Friday, March 3, 2017

Lonely people

Remember the song:...Look at all the lonely people...thinking that life has passed them by?  Well it's true there are so many lonely people in the world, in your city, on your street, in your house, at your your job or maybe just maybe the lonely person is you.

Last year and part of this year I went through period of loneliness that almost brought me to my knees yet when people asked me how I was I would say I was fine.  I wasn't fine, my heart hurt so much I would cry myself to sleep or cry in the shower when there wasn't anyone to hear me.  I was so lonely that I really didn't know where to turn.  I mean I had my family and my best friend but truthfully how often did they want to listen to me bitch and moan and cry about how hard life was when their lives were hard to, the fact was I just had a harder time handling mine.

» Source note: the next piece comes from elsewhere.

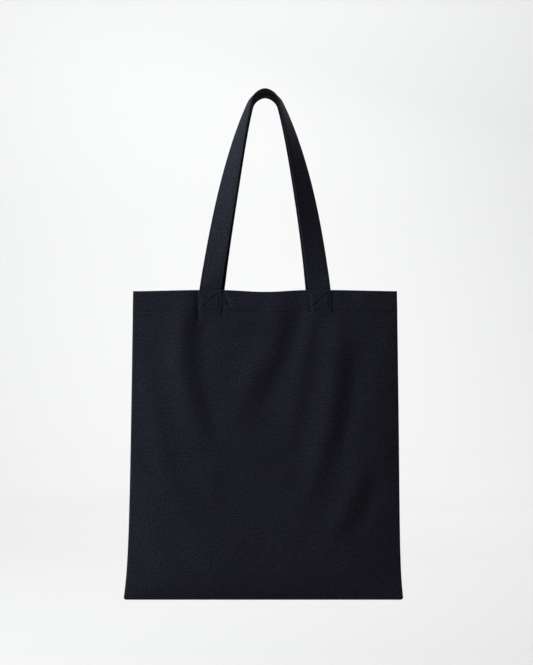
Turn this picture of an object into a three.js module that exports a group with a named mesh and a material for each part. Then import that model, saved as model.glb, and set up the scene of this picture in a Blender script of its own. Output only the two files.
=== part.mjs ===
// A canvas tote bag, empty, hanging by its two long handles.
// Millimetres. +Z is up, +X is to the right as seen from the front, and the front faces -Y.
// The origin is the point where the two handle loops rest on what they hang from.
import * as THREE from "three";

// Body, as two panels of canvas joined by side seams and a bottom seam.
const BAG_HEIGHT = 420;
const BOTTOM_HALF_WIDTH = 190;
const SEAM_LEAN = 6; // how far each side seam leans in between the bottom and the hem
const CORNER_FLARE = 5; // the extra half width at the bottom corners
const FLARE_REACH = 0.09; // the share of the height over which that flare dies away
const CANVAS = 0.9;
const LAYER_GAP = 0.3; // clearance between layers that touch
const SEAM_LAYERS = 3; // thickness of the turned-in seam allowances
const SEAM_WIDTH = 10;
const BELLY_SKEW = 0.8; // below 1 it puts the deepest part of the belly under mid height

// Hem, turned in twice at the top of each panel.
const HEM_DEPTH = 30;
const HEM_THICKNESS = 1.6;
const HEM_END_MARGIN = 14; // the hem's inner layers stop this far from the side edge
const HEM_STITCH_DROP = 28.5; // from the top edge down to the row of stitches

// Handles: a flat tape, sewn inside the hem, which turns a quarter on its way up.
const HANDLE_WIDTH = 30;
const HANDLE_THICKNESS = 2;
const HANDLE_DROP = 266; // from the top of the loop's inner face down to the hem's top edge
const SEWN_LENGTH = 28;
const PEG_RADIUS = 21; // what the loops are bent round at the top
const WRAP_ANGLE = THREE.MathUtils.degToRad(70); // to each side of the top
const LOOP_OFFSET = 17.5; // from the middle plane to the middle of each loop on the peg
const ARM_START_SLOPE = 0.15; // sideways run over rise, where an arm leaves the hem
const ARM_START_PULL = 84;
const ARM_END_PULL = 60;
const TWIST_POWER = 1.65; // above 1, most of the quarter turn happens near the top
const LEVEL_SHARE = 0.08; // the share of an arm over which its level lower end turns square to the arm

// Stitching, as flat bands of thread on the outer face.
const THREAD_WIDTH = 0.8;
const THREAD_THICKNESS = 0.4;
const BOX_WIDTH = 27;
const BOX_HEIGHT = 24;
const BOX_DROP = 2.5; // from the hem's top edge to the box of stitches

// Mesh steps.
const PANEL_COLUMNS = 24;
const PANEL_ROWS = 18;
const HEM_ROWS = 2;
const TAPE_COLUMNS = 3;
const HANDLE_STEPS = 64;

const TOP_Z = -HANDLE_DROP;
const BOTTOM_Z = TOP_Z - BAG_HEIGHT;
const EDGE_GAP = SEAM_LAYERS / 2 + LAYER_GAP;
const HEM_INNER_DEPTH = -(LAYER_GAP + HEM_THICKNESS);
const TAPE_OUTER_DEPTH = HEM_INNER_DEPTH - LAYER_GAP;
const TAPE_MIDDLE_DEPTH = TAPE_OUTER_DEPTH - HANDLE_THICKNESS / 2;

// facing is the way the side looks along Y; mouth and belly are how far it stands out, at the top edge and lower
// down; handleCentre is the distance of each handle's end from the middle of the bag.
const SIDES = {
  front: { facing: -1, mouth: 7, belly: 10, handleCentre: 74 },
  back: { facing: 1, mouth: 6, belly: 7, handleCentre: 70 },
};

const canvasCloth = () => new THREE.MeshStandardMaterial({ color: 0x1a1b23, roughness: 0.92, metalness: 0 });
const handleTape = () => new THREE.MeshStandardMaterial({ color: 0x21222b, roughness: 0.88, metalness: 0 });
const thread = () => new THREE.MeshStandardMaterial({ color: 0x15161c, roughness: 0.7, metalness: 0 });

function riseAt(z) {
  return (z - BOTTOM_Z) / BAG_HEIGHT;
}

function halfWidth(z) {
  const rise = riseAt(z);
  return BOTTOM_HALF_WIDTH - SEAM_LEAN * rise - CORNER_FLARE * (1 - Math.exp(-rise / FLARE_REACH));
}

// Distance from the bag's middle plane to the inner face of a side's panel.
function halfGap(side, x, z) {
  const rise = THREE.MathUtils.clamp(riseAt(z), 0, 1);
  const across = Math.max(0, 1 - (x / halfWidth(z)) ** 2);
  const standOut = side.mouth * Math.sin((Math.PI / 2) * rise);
  const belly = side.belly * Math.sin(Math.PI * rise ** BELLY_SKEW);
  return EDGE_GAP + across * (standOut + belly);
}

// The same shape with every triangle turned round, for a piece that its placing has mirrored.
function turnedRound(geometry) {
  const loose = geometry.index ? geometry.toNonIndexed() : geometry;
  const p = loose.attributes.position;
  const a = new THREE.Vector3();
  const b = new THREE.Vector3();
  for (let i = 0; i < p.count; i += 3) {
    a.fromBufferAttribute(p, i + 1);
    b.fromBufferAttribute(p, i + 2);
    p.setXYZ(i + 1, b.x, b.y, b.z);
    p.setXYZ(i + 2, a.x, a.y, a.z);
  }
  return loose;
}

// Lays a flat piece on a side of the bag: its Y becomes the distance outward from the panel's inner face.
function layOn(side, geometry) {
  const p = geometry.attributes.position;
  for (let i = 0; i < p.count; i++) {
    p.setY(i, side.facing * (halfGap(side, p.getX(i), p.getZ(i)) + p.getY(i)));
  }
  const laid = side.facing < 0 ? turnedRound(geometry) : geometry;
  laid.computeVertexNormals();
  return laid;
}

// A flat strip that fills the bag's width between its side edges, less a margin at each end.
function fullWidthStrip(margin, fromDepth, toDepth, fromZ, toZ, rows) {
  const strip = new THREE.BoxGeometry(2, toDepth - fromDepth, toZ - fromZ, PANEL_COLUMNS, 1, rows);
  strip.translate(0, (fromDepth + toDepth) / 2, (fromZ + toZ) / 2);
  const p = strip.attributes.position;
  for (let i = 0; i < p.count; i++) {
    const reach = Math.sin((Math.PI / 2) * p.getX(i));
    p.setX(i, reach * (halfWidth(p.getZ(i)) - margin));
  }
  return strip;
}

function panel(side) {
  return layOn(side, fullWidthStrip(0, 0, CANVAS, BOTTOM_Z, TOP_Z, PANEL_ROWS));
}

function hemFacing(side) {
  const from = TOP_Z - HEM_DEPTH;
  return layOn(side, fullWidthStrip(HEM_END_MARGIN, HEM_INNER_DEPTH, -LAYER_GAP, from, TOP_Z, HEM_ROWS));
}

function hemStitching(side) {
  const outer = CANVAS + LAYER_GAP;
  const z = TOP_Z - HEM_STITCH_DROP;
  const margin = SEAM_WIDTH / 2;
  return layOn(side, fullWidthStrip(margin, outer, outer + THREAD_THICKNESS, z - THREAD_WIDTH, z, 1));
}

// The seam allowances of both panels, lying between them along a side edge.
function sideSeam(end) {
  const from = BOTTOM_Z + SEAM_WIDTH + LAYER_GAP;
  const strip = new THREE.BoxGeometry(SEAM_WIDTH, SEAM_LAYERS, TOP_Z - from, 1, 1, PANEL_ROWS);
  strip.translate(0, 0, (from + TOP_Z) / 2);
  const p = strip.attributes.position;
  for (let i = 0; i < p.count; i++) {
    p.setX(i, end * (halfWidth(p.getZ(i)) - SEAM_WIDTH / 2) + p.getX(i));
  }
  strip.computeVertexNormals();
  return strip;
}

function bottomSeam() {
  const strip = new THREE.BoxGeometry(2, SEAM_LAYERS, SEAM_WIDTH, 2, 1, 2);
  strip.translate(0, 0, BOTTOM_Z + SEAM_WIDTH / 2);
  const p = strip.attributes.position;
  for (let i = 0; i < p.count; i++) {
    p.setX(i, p.getX(i) * halfWidth(p.getZ(i)));
  }
  strip.computeVertexNormals();
  return strip;
}

// The end of a handle, sewn flat to the inside of the hem.
function sewnEnd(side, end) {
  const tape = new THREE.BoxGeometry(HANDLE_WIDTH, HANDLE_THICKNESS, SEWN_LENGTH, TAPE_COLUMNS, 1, HEM_ROWS);
  tape.translate(end * side.handleCentre, TAPE_MIDDLE_DEPTH, TOP_Z - SEWN_LENGTH / 2);
  return layOn(side, tape);
}

// Where a loop's middle line runs on the +X side, from the hem at 0 to the top at 1, with its direction upward.
function loopMiddle(side) {
  const radius = PEG_RADIUS + HANDLE_THICKNESS / 2;
  const start = new THREE.Vector2(side.handleCentre, TOP_Z + LAYER_GAP);
  const end = new THREE.Vector2(Math.sin(WRAP_ANGLE), Math.cos(WRAP_ANGLE)).multiplyScalar(radius);
  end.y -= PEG_RADIUS;
  const endSlope = 1 / Math.tan(WRAP_ANGLE);
  const arm = new THREE.CubicBezierCurve(
    start,
    new THREE.Vector2(start.x - ARM_START_SLOPE * ARM_START_PULL, start.y + ARM_START_PULL),
    new THREE.Vector2(end.x + endSlope * ARM_END_PULL, end.y - ARM_END_PULL),
    end,
  );
  const armLength = arm.getLength();
  const length = armLength + radius * WRAP_ANGLE;
  return (share) => {
    const run = share * length;
    if (run <= armLength) {
      return { point: arm.getPointAt(run / armLength), way: arm.getTangentAt(run / armLength) };
    }
    const angle = WRAP_ANGLE - (run - armLength) / radius;
    const point = new THREE.Vector2(radius * Math.sin(angle), radius * Math.cos(angle) - PEG_RADIUS);
    return { point, way: new THREE.Vector2(-Math.cos(angle), Math.sin(angle)) };
  };
}

// A handle's free loop: up one arm, over the top and down the other. Each arm turns from facing as its side of the
// bag faces to facing outward, so that the tape lies flat on what it hangs from.
function handleLoop(side) {
  const middle = loopMiddle(side);
  const hemY = halfGap(side, side.handleCentre, TOP_Z) + TAPE_MIDDLE_DEPTH;
  const hemTurn = Math.atan((2 * side.mouth * side.handleCentre) / halfWidth(TOP_Z) ** 2);
  const tape = new THREE.BoxGeometry(HANDLE_WIDTH, HANDLE_THICKNESS, 2, 2, 1, HANDLE_STEPS);
  const p = tape.attributes.position;
  for (let i = 0; i < p.count; i++) {
    const [q, d, along] = [p.getX(i), p.getY(i), p.getZ(i)];
    const share = 1 - Math.abs(along);
    const { point, way } = middle(share);
    const turn = hemTurn + (Math.PI / 2 - hemTurn) * share ** TWIST_POWER;
    const outward = d * Math.sin(turn) - q * Math.cos(turn);
    const x = point.x + outward * way.y;
    const z = point.y - outward * way.x * Math.min(1, share / LEVEL_SHARE);
    const y = hemY + (LOOP_OFFSET - hemY) * share + q * Math.sin(turn) + d * Math.cos(turn);
    p.setXYZ(i, along < 0 ? -x : x, side.facing * y, z);
  }
  const loop = side.facing < 0 ? turnedRound(tape) : tape;
  loop.computeVertexNormals();
  return loop;
}

// A box of stitches with a cross in it, as one flat lattice of thread over a handle's sewn end.
function boxStitch(side, end) {
  const halfW = BOX_WIDTH / 2;
  const halfH = BOX_HEIGHT / 2;
  const corners = [[-halfW, -halfH], [halfW, -halfH], [halfW, halfH], [-halfW, halfH]];
  const outline = new THREE.Shape(corners.map(([x, z]) => new THREE.Vector2(x, z)));
  const innerW = halfW - THREAD_WIDTH;
  const innerH = halfH - THREAD_WIDTH;
  // Each window is a triangle between one side of the box and the cross.
  for (const [sx, sz, across] of [[0, -1, true], [1, 0, false], [0, 1, true], [-1, 0, false]]) {
    const windowPath = new THREE.Path();
    if (across) {
      windowPath.moveTo(-(innerW - THREAD_WIDTH), sz * innerH);
      windowPath.lineTo(innerW - THREAD_WIDTH, sz * innerH);
      windowPath.lineTo(0, sz * THREAD_WIDTH);
    } else {
      windowPath.moveTo(sx * innerW, -(innerH - THREAD_WIDTH));
      windowPath.lineTo(sx * innerW, innerH - THREAD_WIDTH);
      windowPath.lineTo(sx * THREAD_WIDTH, 0);
    }
    windowPath.closePath();
    outline.holes.push(windowPath);
  }
  const lattice = new THREE.ExtrudeGeometry(outline, { depth: THREAD_THICKNESS, bevelEnabled: false });
  lattice.rotateX(Math.PI / 2); // its thickness now runs along Y
  const outer = CANVAS + LAYER_GAP + THREAD_THICKNESS;
  lattice.translate(end * side.handleCentre, outer, TOP_Z - BOX_DROP - halfH);
  return layOn(side, lattice);
}

const bag = new THREE.Group();

function add(name, geometry, material) {
  const mesh = new THREE.Mesh(geometry, material);
  mesh.name = name;
  bag.add(mesh);
}

const ENDS = { left: -1, right: 1 };

for (const [sideName, side] of Object.entries(SIDES)) {
  add(`${sideName}_panel`, panel(side), canvasCloth());
  add(`${sideName}_hem_facing`, hemFacing(side), canvasCloth());
  add(`${sideName}_hem_stitching`, hemStitching(side), thread());
  add(`${sideName}_handle_loop`, handleLoop(side), handleTape());
  for (const [endName, end] of Object.entries(ENDS)) {
    add(`${sideName}_handle_${endName}_end`, sewnEnd(side, end), handleTape());
    add(`${sideName}_${endName}_box_stitch`, boxStitch(side, end), thread());
  }
}
for (const [endName, end] of Object.entries(ENDS)) {
  add(`${endName}_side_seam`, sideSeam(end), canvasCloth());
}
add("bottom_seam", bottomSeam(), canvasCloth());

export default bag;
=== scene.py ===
import math
import bpy
import numpy as np
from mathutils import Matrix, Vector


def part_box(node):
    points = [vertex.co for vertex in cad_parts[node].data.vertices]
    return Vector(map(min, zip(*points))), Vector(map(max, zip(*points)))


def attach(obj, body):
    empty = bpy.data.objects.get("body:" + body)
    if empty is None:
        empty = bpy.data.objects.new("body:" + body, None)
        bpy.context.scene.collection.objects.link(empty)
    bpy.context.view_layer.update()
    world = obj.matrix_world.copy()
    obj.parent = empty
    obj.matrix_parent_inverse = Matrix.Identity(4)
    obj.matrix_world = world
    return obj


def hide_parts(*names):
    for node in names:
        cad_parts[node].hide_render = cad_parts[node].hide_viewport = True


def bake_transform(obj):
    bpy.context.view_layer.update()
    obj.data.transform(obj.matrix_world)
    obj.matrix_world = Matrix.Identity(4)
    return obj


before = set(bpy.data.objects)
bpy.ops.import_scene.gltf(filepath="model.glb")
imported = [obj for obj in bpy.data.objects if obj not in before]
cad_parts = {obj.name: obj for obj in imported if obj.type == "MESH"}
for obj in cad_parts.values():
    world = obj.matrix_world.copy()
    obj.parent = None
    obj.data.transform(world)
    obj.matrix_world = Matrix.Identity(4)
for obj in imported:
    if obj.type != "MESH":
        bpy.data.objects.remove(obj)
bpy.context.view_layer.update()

MM = 0.001
RANDOM = np.random.default_rng(7)

# ---------------------------------------------------------------- the bag's sizes, from the frame
PANEL_LOW, PANEL_HIGH = (np.array(corner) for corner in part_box("front_panel"))
TOP = PANEL_HIGH[2]
BOTTOM = PANEL_LOW[2]
HEIGHT = TOP - BOTTOM
BOTTOM_HALF_WIDTH = PANEL_HIGH[0]
TAPE = 2 * MM                 # handle thickness
TAPE_WIDTH = 30 * MM
LOOP_TOP = np.array(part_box("front_handle_loop")[1])[2] - TAPE
PEG_RADIUS = 21 * MM          # of the peg that the loops hang over, which isn't made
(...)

The surprising thing is that you could ask some people and they would tell you I was fine.  But I wasn't.  I was truly and deeply lonely, scared and some days frightened.  I was just able to cover it well which while being a great skill is not one I ever want to have again.  To be lonely and frightened is hard especially because you don't realize until you come out of the fog how many people would have helped you, would have held your hand or listened.

There are still days where I am lonely.  Some of them I reach out for help but some of them I am to afraid to.  This is my issue and something I need to work on.  Because from the bottom of my heart I DO NOT want to be lonely anymore.